Affidavit traces origins of suspected scandal

Details of an alleged cheating scheme at Corona del Mar High emerge as fate of the dozen suspects remains unclear.

January 21, 2014|By Hannah Fry | This post has been corrected, as noted below.

The detailed cheating scheme that resulted in the suspension of roughly a dozen Corona del Mar High School students probably began in April 2013, court documents show.

The students are accused of attaching a keylogger — a small device that can be placed in the back of a computer to monitor keystrokes — to several teachers' computers to swipe logins and passwords, allegedly with the help of a private tutor.

With the recorded data, the students allegedly altered grades and accessed English, science and history exams, some at the honors and Advanced Placement levels.

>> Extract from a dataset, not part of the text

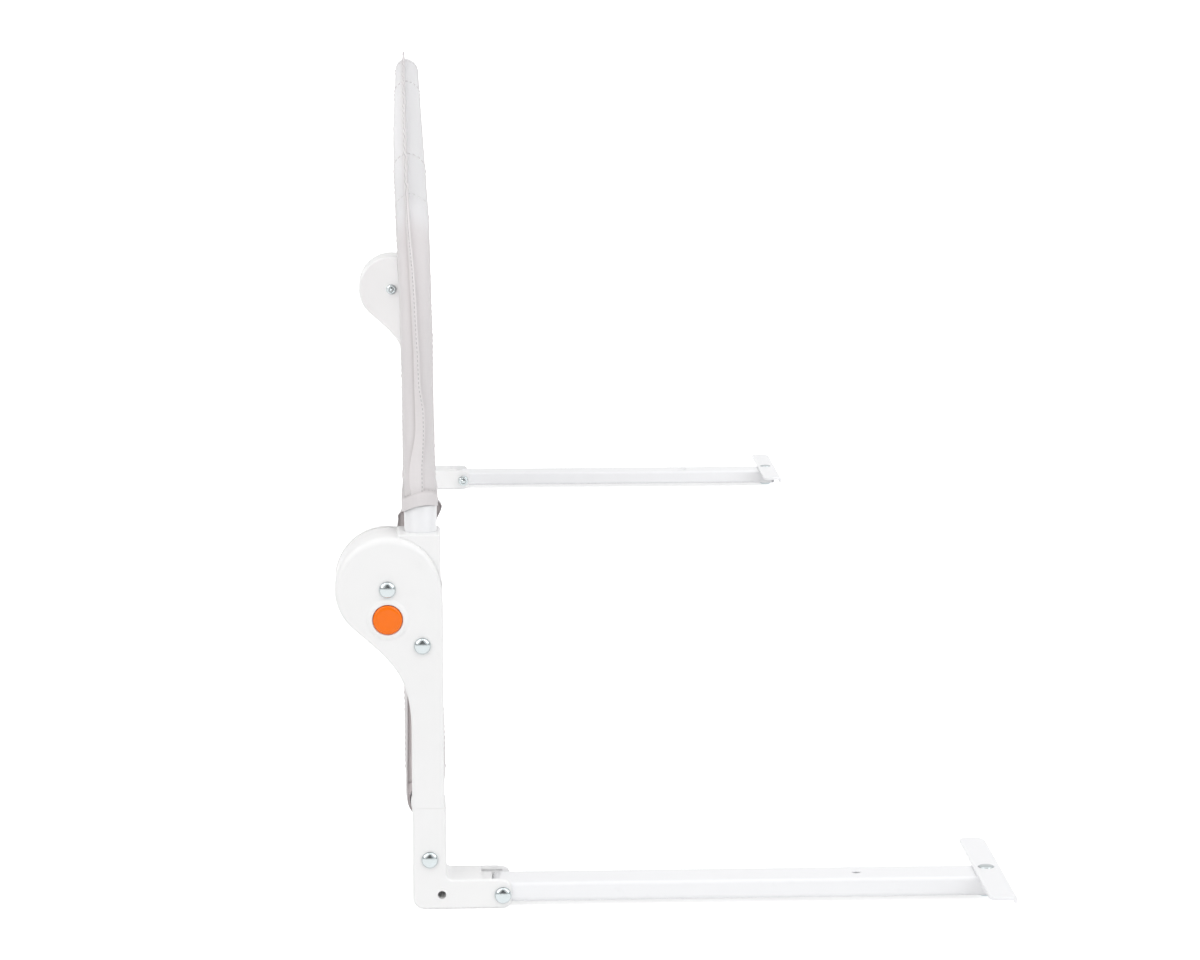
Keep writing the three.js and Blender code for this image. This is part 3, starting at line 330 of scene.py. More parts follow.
def zinc_plate(name, colour):
    """Bright zinc plate with turning marks, a faint blue cast and duller patches."""
    made = Finish(name)
    fine = made.noise(3200.0, 3.0, 0.6)
    patch = made.noise(420.0, 3.0, 0.6, seed=4.0)
    tone = made.mix(patch, opaque(colour, 0.92), opaque(tinted(colour, (1.06, 1.06, 1.08))))
    rough = fine * 0.1 + patch * 0.12 + 0.09
    normal = made.bump(fine, 0.00001, 0.35)
    return made.surface(Base_Color=tone, Metallic=1.0, Roughness=rough, Normal=normal)


def woven_cloth(name, colour, pitch):
    """Plain-woven polyester: crossing threads, uneven yarn and slow shading of the dye. The shade stored on
    the cloth is below 0 for painted light on the top run and above 0 for painted shade in its grooves."""
    made = Finish(name)
    made.place = made.node("ShaderNodeUVMap", {"uv_map": "cloth"})
    across, along, _ = made.parts()
    turn = math.pi / pitch
    warp = (across * turn).maths("SINE")
    weft = (along * turn).maths("SINE")
    over = (warp * weft).above(0.0, 0.35)
    ribs = warp.maths("ABSOLUTE") * over + weft.maths("ABSOLUTE") * (1.0 - over)
    yarn = made.noise(900.0, 3.0, 0.65, stretch=(1.0, 0.12, 1.0), seed=2.0)
    weft_yarn = made.noise(900.0, 3.0, 0.65, stretch=(0.12, 1.0, 1.0), seed=6.0)
    slow = made.noise(9.0, 3.0, 0.55, seed=8.0)
    crumple = made.noise(120.0, 4.0, 0.55, seed=12.0)
    dark, light = opaque(colour, 0.86), opaque(colour, 1.07)
    tone = made.mix((ribs * 0.45 + yarn * 0.35 + weft_yarn * 0.2).clamped(), dark, light)
    worn = opaque(tinted(colour, (1.0, 0.985, 0.99)), 0.95)
    tone = made.mix(slow.above(0.5, 0.25) * 0.35, tone, worn)
    groove = made.node("ShaderNodeAttribute", {"attribute_name": "shade"}, out="Fac")
    # Painted light: a stored shade below 0 turns the top run pale blue-white. Painted shade: above 0 darkens
    # seams, grooves and creases.
    painted_light_colour, painted_shade_colour = (0.86, 0.862, 0.878, 1.0), opaque(tinted(colour, (1.0, 0.95, 0.93)), 0.55)
    tone = made.mix((groove * -1.0).clamped(), tone, painted_light_colour)
    tone = made.mix(groove.clamped() * 0.5, tone, painted_shade_colour)
    rough = ribs * 0.1 + 0.78
    normal = made.bump(crumple, 0.0004, 0.35)
    normal = made.bump(ribs * 0.7 + yarn * 0.15 + weft_yarn * 0.15, 0.00012, 0.7, normal)
    return made.surface(
        Base_Color=tone, Roughness=rough, Normal=normal, Sheen_Weight=0.5, Sheen_Roughness=0.42,
        Specular_IOR_Level=0.25,
    )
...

The scandal became public Dec. 17 when the Newport-Mesa Unified School District issued a news release detailing a cheating incident at the high school.

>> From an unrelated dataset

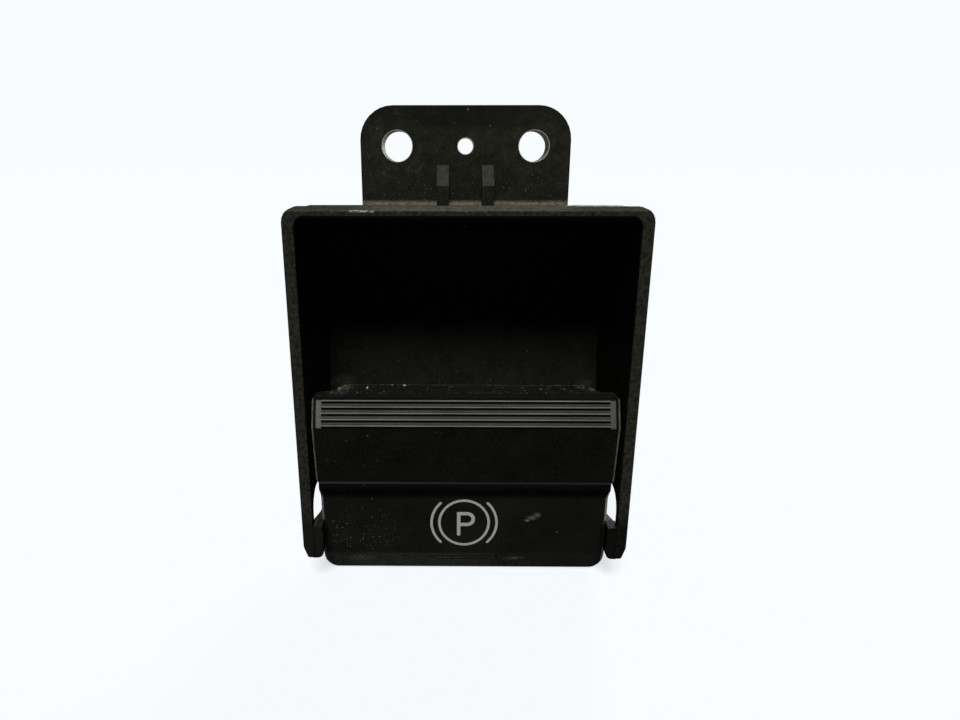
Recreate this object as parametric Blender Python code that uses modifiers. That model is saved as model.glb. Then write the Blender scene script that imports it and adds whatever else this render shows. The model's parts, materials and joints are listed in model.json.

The next day, Newport Beach detectives searched the Irvine home of Timothy Lance Lai, 28, the private tutor accused of providing the students with the keyloggers and instructing them on how to use the devices to access password-protected accounts.

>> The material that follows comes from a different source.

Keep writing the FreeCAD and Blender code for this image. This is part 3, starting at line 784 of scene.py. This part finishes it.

The 16-page search warrant and affidavit by Det. David Syvock details how Newport Beach police and school officials began investigating the alleged cheating incident in June 2013.

The warrant allowed police to search Lai's two-story home on East Yale Loop in Irvine and his vehicle, a 2001 Toyota.

Authorities seized four USB thumb drives, several electronic devices, a cell phone, a notepad bearing student names, a notebook containing multiple tests with a female student's name written on it, schoolwork, routers, an algebra quiz, a math problem packet, a pre-calculus test and a pre-algebra assignment, according to the property report.


Two students and a nameless tutor

Many in the CdM community have asked how the issue came to light, and the search warrant and affidavit, both on file in Orange County Superior Court, provide some insight into the case.

On June 18, 2013, a science teacher notified CdM administrators that she suspected someone had accessed her computer and changed students' grades, according to the affidavit.

In addition, also according to the affidavit, it was determined that the grades were altered from a remote computer four days earlier.

During an internal review, Vladimir Anderson, the school's resource officer, and school administrators identified two female students who they believed had their grades changed.